* _INFORMATION PROVIDED_
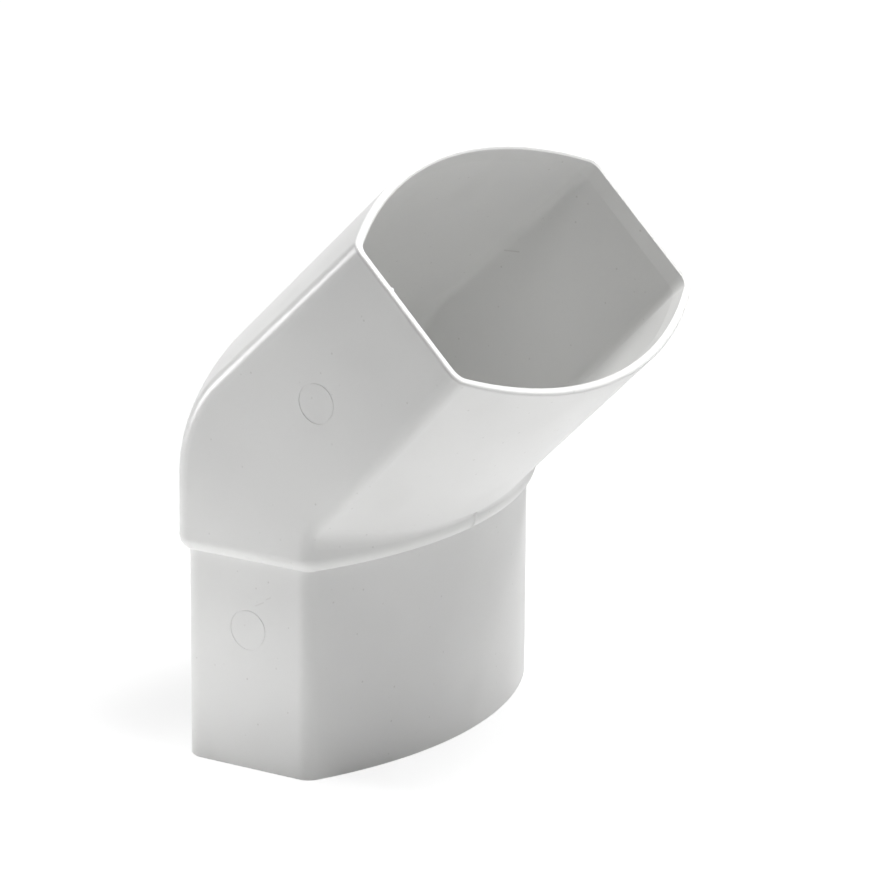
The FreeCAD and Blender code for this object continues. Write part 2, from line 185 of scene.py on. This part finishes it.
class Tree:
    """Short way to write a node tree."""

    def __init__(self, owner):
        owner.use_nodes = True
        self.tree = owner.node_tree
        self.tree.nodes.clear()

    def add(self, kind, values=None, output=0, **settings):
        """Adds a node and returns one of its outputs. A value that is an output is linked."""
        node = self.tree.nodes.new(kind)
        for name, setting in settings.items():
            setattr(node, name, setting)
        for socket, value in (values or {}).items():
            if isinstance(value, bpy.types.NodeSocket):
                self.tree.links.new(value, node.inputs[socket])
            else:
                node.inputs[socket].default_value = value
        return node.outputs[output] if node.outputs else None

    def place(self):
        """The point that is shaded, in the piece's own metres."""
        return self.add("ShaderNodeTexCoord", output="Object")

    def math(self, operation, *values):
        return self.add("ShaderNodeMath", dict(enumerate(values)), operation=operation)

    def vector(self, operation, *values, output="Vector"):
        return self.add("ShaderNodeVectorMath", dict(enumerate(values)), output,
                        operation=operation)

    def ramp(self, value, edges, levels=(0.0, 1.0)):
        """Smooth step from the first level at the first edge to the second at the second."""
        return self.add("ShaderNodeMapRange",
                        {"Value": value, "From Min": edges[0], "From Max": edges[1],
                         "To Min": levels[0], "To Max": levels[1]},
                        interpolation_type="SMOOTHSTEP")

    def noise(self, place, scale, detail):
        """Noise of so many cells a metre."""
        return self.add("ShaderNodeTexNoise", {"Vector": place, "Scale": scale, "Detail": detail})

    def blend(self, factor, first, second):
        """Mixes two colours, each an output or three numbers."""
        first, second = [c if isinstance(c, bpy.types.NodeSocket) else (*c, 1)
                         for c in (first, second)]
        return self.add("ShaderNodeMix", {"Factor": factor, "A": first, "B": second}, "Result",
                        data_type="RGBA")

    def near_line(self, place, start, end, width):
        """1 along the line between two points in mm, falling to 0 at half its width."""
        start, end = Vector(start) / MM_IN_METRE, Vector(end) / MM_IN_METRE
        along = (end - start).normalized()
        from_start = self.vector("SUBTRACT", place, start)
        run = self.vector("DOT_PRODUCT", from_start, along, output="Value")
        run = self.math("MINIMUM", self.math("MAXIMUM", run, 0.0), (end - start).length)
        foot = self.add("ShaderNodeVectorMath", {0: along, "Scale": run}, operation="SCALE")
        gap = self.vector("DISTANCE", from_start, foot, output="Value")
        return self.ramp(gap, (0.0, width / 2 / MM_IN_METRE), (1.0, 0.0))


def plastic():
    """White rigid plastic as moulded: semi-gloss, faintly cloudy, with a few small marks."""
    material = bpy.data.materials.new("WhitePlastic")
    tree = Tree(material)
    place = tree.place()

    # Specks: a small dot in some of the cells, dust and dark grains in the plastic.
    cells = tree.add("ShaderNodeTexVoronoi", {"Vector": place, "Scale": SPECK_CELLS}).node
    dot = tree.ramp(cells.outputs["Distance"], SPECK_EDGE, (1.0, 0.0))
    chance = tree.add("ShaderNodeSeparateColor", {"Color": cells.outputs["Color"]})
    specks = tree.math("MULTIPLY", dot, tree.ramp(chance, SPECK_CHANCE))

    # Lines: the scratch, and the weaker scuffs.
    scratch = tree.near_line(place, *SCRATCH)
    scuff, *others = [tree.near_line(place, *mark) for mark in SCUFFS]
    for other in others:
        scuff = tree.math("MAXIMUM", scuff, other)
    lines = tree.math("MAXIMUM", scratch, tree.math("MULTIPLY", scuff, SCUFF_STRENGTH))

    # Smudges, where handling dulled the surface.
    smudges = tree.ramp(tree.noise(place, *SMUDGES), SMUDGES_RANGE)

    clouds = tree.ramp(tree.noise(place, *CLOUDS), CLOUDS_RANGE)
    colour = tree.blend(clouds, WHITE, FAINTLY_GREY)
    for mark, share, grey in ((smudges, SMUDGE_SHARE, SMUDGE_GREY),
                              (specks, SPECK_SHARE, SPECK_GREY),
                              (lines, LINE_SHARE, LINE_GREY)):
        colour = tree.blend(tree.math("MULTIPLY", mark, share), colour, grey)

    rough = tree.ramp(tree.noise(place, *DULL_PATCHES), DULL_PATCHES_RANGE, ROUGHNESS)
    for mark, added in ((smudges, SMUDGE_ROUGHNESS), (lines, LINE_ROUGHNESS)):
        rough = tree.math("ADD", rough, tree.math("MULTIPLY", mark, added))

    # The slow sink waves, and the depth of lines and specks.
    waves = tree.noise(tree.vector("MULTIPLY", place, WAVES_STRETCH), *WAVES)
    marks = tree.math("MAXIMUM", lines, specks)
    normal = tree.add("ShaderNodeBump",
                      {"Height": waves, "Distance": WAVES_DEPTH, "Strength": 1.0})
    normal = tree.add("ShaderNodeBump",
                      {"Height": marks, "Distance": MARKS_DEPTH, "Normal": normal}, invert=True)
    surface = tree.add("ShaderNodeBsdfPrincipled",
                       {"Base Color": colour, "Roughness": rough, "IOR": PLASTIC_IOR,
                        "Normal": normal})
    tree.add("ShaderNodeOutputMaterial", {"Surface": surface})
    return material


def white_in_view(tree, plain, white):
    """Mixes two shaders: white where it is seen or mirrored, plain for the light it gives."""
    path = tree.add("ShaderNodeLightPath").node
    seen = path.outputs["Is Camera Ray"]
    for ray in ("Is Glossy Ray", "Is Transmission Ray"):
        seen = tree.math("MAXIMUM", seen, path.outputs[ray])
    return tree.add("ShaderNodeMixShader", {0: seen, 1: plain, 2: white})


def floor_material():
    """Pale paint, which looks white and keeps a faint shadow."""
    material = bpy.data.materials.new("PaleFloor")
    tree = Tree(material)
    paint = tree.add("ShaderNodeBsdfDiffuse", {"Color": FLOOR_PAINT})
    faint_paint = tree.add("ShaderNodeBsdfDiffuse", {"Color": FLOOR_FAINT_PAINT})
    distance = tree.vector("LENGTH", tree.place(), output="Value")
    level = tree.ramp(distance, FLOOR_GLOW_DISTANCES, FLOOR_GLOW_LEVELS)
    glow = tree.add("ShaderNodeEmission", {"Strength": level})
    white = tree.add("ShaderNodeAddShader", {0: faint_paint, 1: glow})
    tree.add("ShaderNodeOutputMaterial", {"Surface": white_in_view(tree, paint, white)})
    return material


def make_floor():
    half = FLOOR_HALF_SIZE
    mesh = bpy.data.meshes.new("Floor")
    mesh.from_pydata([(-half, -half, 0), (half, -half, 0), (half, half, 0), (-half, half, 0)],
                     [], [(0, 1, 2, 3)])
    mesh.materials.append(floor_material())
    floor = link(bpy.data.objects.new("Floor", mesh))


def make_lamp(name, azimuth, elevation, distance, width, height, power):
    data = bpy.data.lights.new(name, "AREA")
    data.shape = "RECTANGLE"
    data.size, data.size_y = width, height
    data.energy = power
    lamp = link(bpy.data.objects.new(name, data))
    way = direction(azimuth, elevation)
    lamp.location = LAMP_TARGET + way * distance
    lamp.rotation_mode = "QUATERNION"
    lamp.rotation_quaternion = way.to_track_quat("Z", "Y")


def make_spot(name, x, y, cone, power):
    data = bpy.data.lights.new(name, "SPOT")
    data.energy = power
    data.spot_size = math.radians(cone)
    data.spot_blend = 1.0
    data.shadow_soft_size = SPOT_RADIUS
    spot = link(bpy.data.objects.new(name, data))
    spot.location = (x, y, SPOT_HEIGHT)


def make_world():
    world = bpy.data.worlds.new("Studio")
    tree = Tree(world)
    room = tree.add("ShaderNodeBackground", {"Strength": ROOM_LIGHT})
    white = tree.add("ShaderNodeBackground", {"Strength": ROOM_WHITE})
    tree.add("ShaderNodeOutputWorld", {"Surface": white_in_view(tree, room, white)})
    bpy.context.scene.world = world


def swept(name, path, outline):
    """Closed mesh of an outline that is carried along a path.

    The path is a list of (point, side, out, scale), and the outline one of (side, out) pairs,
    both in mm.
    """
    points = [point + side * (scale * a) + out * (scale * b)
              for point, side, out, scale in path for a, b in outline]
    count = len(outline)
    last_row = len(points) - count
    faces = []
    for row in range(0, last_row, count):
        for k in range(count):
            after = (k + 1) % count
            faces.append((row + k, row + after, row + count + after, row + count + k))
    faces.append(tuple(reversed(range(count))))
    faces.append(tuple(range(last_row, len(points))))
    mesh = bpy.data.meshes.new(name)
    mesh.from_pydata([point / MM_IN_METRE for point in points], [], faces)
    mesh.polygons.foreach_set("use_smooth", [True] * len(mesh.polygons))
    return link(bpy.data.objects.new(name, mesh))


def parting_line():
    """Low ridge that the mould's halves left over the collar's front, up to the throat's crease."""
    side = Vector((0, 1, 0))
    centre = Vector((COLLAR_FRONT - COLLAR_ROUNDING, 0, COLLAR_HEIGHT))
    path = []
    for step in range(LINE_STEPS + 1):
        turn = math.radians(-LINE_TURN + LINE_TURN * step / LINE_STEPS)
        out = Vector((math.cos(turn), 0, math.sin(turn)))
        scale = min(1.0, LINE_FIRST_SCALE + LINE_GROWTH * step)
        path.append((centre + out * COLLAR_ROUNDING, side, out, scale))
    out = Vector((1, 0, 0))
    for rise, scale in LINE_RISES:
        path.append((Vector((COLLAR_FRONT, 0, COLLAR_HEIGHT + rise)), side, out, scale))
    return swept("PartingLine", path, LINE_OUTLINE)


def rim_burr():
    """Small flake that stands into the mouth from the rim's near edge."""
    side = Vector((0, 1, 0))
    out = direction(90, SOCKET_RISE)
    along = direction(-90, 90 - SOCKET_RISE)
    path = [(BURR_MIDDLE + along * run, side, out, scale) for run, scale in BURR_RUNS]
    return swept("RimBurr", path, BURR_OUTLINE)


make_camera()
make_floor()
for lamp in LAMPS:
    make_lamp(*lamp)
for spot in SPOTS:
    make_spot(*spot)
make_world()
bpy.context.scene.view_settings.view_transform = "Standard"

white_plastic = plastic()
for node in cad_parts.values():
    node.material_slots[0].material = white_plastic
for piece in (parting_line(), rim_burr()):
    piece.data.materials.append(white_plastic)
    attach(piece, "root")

* _BRIEF_
Output exactly the leading lines of the data, up to and including the line marked by "self.tree.nodes.clear()".

* _REPLY_
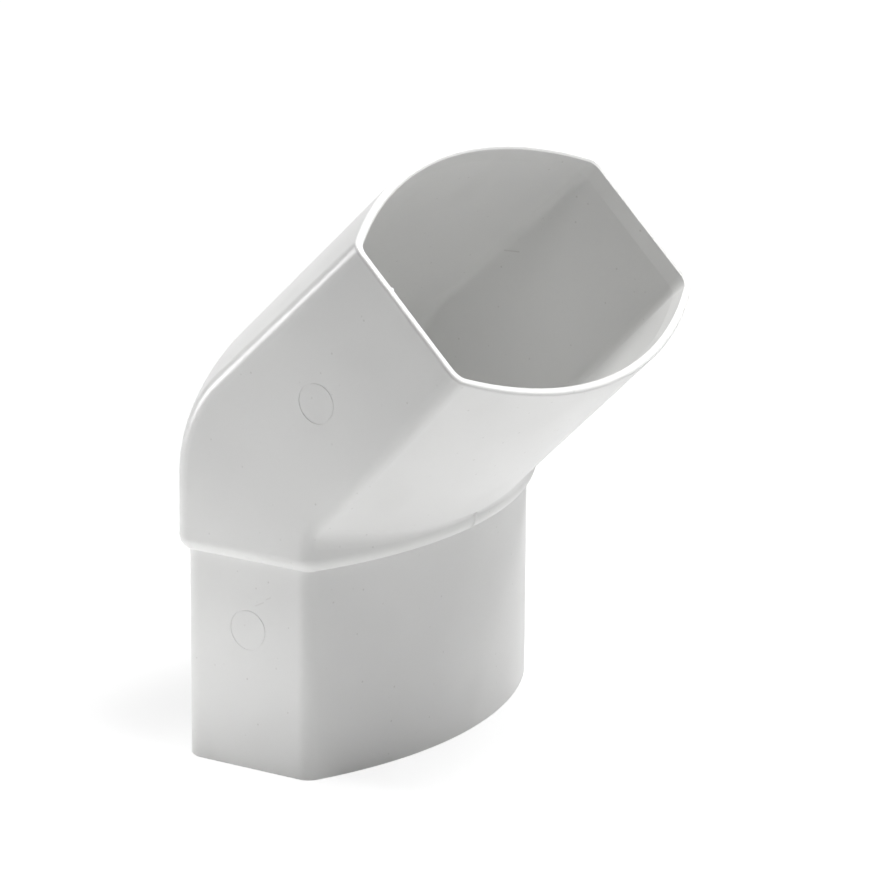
The FreeCAD and Blender code for this object continues. Write part 2, from line 185 of scene.py on. This part finishes it.
class Tree:
    """Short way to write a node tree."""

    def __init__(self, owner):
        owner.use_nodes = True
        self.tree = owner.node_tree
        self.tree.nodes.clear()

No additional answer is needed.